# Start of PROVIDED DATA
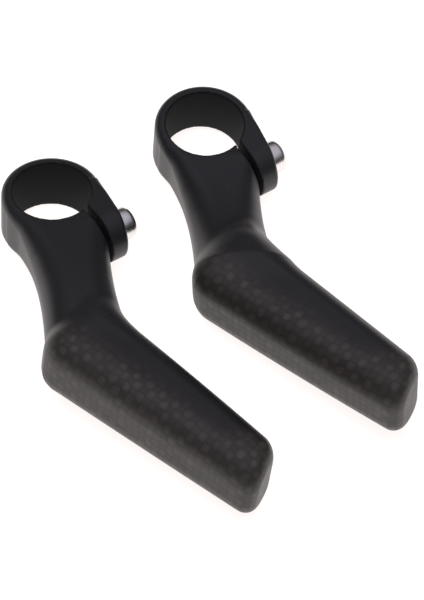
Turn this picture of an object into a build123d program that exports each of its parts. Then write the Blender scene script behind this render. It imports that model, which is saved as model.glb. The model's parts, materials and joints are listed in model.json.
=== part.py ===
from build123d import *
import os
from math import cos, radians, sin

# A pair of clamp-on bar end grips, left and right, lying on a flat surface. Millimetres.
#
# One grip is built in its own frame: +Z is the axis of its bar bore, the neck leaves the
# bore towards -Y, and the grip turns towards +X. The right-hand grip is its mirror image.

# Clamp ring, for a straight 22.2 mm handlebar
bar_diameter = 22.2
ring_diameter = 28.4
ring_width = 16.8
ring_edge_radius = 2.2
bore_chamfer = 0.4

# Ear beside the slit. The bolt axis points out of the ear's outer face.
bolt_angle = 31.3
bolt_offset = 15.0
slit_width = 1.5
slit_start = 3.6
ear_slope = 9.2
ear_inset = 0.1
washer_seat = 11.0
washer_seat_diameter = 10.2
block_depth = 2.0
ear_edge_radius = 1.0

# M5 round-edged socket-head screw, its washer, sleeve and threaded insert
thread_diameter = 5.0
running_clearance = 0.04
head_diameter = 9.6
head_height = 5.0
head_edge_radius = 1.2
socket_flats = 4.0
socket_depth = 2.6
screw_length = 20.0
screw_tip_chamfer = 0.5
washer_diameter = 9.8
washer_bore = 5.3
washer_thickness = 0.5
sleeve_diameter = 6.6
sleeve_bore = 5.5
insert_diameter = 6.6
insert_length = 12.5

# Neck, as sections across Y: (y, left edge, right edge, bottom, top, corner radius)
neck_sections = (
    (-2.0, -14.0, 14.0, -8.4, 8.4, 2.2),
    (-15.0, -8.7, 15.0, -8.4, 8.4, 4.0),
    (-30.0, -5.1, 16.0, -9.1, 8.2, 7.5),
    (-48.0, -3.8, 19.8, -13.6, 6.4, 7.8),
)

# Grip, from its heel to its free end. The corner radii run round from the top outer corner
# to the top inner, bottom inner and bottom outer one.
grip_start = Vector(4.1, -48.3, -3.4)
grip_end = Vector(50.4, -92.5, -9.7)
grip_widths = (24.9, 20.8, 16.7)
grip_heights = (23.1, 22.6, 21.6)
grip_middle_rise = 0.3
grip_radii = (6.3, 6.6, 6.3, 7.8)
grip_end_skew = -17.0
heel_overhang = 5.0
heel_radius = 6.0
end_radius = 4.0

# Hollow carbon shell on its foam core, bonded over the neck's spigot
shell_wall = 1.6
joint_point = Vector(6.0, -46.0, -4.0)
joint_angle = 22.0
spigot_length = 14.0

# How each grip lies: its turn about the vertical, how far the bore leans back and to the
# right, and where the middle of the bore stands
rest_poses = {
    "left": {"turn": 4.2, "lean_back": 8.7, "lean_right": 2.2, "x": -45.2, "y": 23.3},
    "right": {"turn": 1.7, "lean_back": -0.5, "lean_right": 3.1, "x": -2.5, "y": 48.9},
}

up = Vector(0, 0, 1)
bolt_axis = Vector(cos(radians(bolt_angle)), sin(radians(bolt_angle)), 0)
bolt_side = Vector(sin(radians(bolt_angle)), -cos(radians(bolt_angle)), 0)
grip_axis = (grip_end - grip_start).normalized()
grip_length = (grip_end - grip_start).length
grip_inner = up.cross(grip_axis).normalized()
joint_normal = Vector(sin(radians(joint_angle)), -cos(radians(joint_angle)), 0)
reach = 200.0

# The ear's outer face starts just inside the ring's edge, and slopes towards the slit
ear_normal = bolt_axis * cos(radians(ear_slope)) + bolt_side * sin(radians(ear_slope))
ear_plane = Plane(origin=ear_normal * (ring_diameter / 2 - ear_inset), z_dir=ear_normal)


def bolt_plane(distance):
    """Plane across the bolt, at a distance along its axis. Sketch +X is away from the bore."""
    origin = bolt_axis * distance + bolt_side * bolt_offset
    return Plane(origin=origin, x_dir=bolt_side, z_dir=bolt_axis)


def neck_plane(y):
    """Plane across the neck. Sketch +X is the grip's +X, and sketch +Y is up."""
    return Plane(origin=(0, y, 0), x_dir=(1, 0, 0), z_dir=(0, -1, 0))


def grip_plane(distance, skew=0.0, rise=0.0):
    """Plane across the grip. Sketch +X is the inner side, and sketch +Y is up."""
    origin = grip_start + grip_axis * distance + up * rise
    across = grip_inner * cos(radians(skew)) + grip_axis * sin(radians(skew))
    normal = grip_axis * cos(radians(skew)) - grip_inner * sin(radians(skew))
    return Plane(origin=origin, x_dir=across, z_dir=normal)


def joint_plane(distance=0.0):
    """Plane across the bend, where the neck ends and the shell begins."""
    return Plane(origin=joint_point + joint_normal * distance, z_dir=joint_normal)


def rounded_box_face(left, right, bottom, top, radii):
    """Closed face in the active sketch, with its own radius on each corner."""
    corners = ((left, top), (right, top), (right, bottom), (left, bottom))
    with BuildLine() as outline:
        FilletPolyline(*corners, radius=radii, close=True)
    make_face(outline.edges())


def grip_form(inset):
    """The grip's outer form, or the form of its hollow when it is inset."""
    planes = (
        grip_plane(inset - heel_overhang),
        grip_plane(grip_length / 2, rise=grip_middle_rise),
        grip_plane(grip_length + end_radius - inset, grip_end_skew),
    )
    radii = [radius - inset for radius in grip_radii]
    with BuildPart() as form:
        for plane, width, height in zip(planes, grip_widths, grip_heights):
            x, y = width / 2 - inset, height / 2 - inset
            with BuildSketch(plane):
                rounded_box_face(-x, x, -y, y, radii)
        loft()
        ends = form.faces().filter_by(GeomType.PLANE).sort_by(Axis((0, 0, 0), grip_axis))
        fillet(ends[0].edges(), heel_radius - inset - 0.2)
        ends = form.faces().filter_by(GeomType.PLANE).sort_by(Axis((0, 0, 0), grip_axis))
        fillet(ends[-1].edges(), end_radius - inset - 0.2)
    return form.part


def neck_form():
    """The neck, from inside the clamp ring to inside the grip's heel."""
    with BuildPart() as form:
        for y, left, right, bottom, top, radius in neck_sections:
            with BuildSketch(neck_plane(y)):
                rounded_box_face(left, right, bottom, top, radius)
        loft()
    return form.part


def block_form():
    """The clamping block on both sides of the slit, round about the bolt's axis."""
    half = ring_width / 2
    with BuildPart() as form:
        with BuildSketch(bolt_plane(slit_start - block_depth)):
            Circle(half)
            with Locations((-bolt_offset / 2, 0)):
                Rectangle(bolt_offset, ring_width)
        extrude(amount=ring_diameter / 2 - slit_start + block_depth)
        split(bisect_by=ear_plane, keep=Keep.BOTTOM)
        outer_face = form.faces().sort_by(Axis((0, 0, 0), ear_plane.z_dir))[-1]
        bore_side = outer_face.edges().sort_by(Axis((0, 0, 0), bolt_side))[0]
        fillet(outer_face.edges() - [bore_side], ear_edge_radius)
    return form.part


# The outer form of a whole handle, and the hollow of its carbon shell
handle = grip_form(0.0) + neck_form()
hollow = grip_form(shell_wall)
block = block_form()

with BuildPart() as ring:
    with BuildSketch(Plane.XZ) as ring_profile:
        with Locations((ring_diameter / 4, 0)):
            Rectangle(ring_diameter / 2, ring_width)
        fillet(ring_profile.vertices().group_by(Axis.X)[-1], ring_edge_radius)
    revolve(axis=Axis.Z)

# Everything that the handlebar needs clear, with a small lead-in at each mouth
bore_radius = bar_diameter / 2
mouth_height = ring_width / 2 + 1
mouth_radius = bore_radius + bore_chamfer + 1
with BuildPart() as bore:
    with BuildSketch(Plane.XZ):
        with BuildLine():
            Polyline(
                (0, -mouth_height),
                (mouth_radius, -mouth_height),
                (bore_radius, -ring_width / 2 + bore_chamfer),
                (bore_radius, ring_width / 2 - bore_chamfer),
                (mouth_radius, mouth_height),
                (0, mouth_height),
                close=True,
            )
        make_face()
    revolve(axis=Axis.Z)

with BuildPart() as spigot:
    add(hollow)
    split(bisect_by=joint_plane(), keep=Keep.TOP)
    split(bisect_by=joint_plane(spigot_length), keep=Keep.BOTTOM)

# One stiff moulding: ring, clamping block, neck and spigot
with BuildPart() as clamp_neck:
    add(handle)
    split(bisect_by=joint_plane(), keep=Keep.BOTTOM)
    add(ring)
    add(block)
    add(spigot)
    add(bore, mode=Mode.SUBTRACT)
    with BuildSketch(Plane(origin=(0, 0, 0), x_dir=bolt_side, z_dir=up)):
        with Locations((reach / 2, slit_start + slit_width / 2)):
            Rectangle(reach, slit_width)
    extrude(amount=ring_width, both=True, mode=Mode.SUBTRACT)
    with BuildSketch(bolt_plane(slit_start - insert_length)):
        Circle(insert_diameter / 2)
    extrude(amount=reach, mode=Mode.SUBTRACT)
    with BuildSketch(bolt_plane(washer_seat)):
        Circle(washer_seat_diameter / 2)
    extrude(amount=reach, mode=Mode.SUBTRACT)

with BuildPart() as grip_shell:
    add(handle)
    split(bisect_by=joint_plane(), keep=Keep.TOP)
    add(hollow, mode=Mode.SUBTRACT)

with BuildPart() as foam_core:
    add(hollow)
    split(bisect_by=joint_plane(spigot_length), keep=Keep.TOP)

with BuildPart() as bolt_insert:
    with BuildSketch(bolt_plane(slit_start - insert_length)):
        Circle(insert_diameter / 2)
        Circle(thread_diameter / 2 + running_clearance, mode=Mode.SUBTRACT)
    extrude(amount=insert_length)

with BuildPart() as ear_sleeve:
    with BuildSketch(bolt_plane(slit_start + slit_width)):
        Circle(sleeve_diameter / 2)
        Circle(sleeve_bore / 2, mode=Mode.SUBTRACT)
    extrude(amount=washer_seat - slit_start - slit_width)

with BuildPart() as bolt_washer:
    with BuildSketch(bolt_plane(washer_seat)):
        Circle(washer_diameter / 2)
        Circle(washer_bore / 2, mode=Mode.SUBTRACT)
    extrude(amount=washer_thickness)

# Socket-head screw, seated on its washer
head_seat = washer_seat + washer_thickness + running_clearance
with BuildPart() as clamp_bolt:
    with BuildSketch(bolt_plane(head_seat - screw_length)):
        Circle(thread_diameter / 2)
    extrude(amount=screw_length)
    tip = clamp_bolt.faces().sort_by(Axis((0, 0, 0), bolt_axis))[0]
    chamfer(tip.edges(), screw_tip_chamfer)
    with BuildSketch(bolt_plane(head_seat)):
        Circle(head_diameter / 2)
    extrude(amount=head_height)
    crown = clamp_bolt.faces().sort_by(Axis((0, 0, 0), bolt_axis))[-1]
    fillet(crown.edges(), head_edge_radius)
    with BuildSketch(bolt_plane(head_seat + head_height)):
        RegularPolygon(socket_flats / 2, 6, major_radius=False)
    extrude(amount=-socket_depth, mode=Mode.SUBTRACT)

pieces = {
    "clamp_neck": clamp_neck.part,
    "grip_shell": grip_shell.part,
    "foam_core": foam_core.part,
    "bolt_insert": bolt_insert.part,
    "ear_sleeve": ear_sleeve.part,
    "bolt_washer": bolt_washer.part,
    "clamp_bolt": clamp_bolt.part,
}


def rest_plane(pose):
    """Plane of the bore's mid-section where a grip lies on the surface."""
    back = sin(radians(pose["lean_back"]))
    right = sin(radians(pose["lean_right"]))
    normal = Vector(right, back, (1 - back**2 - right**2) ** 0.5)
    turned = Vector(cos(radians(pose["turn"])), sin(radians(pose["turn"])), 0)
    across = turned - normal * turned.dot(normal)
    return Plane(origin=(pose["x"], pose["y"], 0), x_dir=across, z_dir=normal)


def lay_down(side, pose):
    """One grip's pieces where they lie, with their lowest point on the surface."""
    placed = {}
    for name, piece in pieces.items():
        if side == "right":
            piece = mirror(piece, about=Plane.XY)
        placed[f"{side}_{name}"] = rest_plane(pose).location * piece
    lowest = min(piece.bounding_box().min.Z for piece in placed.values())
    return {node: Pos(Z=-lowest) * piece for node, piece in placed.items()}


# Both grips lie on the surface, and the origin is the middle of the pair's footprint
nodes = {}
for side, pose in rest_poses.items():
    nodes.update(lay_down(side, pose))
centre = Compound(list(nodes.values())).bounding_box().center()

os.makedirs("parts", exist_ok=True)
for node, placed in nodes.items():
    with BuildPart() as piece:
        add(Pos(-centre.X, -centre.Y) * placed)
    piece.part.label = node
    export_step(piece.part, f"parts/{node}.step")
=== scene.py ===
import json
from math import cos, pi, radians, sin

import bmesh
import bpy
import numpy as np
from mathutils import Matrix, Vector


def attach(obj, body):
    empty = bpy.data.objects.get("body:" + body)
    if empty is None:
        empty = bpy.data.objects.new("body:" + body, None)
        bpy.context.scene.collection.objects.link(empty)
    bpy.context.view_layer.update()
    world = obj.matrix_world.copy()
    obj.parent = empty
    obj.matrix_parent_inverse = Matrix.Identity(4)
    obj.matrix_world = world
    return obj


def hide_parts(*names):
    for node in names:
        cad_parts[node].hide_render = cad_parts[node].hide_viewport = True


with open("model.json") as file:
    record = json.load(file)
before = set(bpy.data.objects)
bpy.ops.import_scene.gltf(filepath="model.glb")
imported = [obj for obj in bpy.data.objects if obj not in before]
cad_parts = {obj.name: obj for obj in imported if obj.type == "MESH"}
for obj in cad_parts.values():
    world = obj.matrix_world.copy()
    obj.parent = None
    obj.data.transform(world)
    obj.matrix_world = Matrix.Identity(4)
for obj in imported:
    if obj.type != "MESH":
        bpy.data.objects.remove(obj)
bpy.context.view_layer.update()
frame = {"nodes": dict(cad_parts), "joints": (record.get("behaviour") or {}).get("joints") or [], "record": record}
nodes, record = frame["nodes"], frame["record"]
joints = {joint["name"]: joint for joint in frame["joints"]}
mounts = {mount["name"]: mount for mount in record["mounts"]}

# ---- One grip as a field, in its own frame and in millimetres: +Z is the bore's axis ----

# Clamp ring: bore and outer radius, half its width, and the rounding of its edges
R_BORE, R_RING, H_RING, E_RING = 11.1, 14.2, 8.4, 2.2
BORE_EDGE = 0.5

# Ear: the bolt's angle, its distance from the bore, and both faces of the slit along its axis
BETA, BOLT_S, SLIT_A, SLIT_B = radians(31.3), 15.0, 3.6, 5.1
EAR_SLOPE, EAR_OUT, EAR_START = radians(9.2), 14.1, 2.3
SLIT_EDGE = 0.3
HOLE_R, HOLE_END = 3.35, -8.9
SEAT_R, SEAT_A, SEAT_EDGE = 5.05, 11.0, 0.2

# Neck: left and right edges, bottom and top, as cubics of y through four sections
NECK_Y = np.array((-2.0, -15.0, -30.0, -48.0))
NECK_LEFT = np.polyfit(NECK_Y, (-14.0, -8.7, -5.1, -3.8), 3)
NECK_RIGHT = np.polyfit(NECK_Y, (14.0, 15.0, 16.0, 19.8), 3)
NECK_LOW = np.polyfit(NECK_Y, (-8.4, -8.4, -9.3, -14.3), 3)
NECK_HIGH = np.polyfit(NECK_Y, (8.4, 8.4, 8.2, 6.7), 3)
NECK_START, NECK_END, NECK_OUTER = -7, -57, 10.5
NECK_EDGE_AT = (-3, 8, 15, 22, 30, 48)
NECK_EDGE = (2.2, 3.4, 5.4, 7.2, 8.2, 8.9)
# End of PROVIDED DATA
# Start of PROVIDED DATA
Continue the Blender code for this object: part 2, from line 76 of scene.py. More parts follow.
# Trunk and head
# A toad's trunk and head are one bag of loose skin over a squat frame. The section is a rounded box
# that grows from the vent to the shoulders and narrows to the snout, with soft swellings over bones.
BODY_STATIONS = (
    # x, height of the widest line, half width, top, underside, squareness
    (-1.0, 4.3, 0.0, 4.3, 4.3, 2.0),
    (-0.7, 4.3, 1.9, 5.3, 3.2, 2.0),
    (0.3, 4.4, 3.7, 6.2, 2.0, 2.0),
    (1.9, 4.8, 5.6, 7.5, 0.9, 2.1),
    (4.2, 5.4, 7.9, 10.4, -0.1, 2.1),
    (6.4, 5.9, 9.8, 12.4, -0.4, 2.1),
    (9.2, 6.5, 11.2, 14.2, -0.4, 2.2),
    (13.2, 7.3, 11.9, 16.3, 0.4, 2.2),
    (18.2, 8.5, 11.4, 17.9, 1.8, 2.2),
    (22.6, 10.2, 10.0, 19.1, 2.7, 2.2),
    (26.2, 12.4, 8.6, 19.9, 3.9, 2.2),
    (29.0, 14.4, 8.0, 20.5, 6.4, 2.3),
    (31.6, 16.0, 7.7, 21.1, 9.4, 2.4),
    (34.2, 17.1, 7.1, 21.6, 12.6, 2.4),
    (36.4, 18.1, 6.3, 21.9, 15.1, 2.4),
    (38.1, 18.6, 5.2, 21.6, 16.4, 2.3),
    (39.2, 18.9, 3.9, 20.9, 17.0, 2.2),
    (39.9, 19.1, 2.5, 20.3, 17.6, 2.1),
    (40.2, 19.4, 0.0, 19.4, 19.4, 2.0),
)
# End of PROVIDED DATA
• **REQUEST**: From the records above, quote only the lines running from the line with "# Both grips" to the line with "bpy.context.scene.collection.objects.link(empty)", both lines included.

• **RESULT OF THE TASK**:
# Both grips lie on the surface, and the origin is the middle of the pair's footprint
nodes = {}
for side, pose in rest_poses.items():
    nodes.update(lay_down(side, pose))
centre = Compound(list(nodes.values())).bounding_box().center()

os.makedirs("parts", exist_ok=True)
for node, placed in nodes.items():
    with BuildPart() as piece:
        add(Pos(-centre.X, -centre.Y) * placed)
    piece.part.label = node
    export_step(piece.part, f"parts/{node}.step")
=== scene.py ===
import json
from math import cos, pi, radians, sin

import bmesh
import bpy
import numpy as np
from mathutils import Matrix, Vector


def attach(obj, body):
    empty = bpy.data.objects.get("body:" + body)
    if empty is None:
        empty = bpy.data.objects.new("body:" + body, None)
        bpy.context.scene.collection.objects.link(empty)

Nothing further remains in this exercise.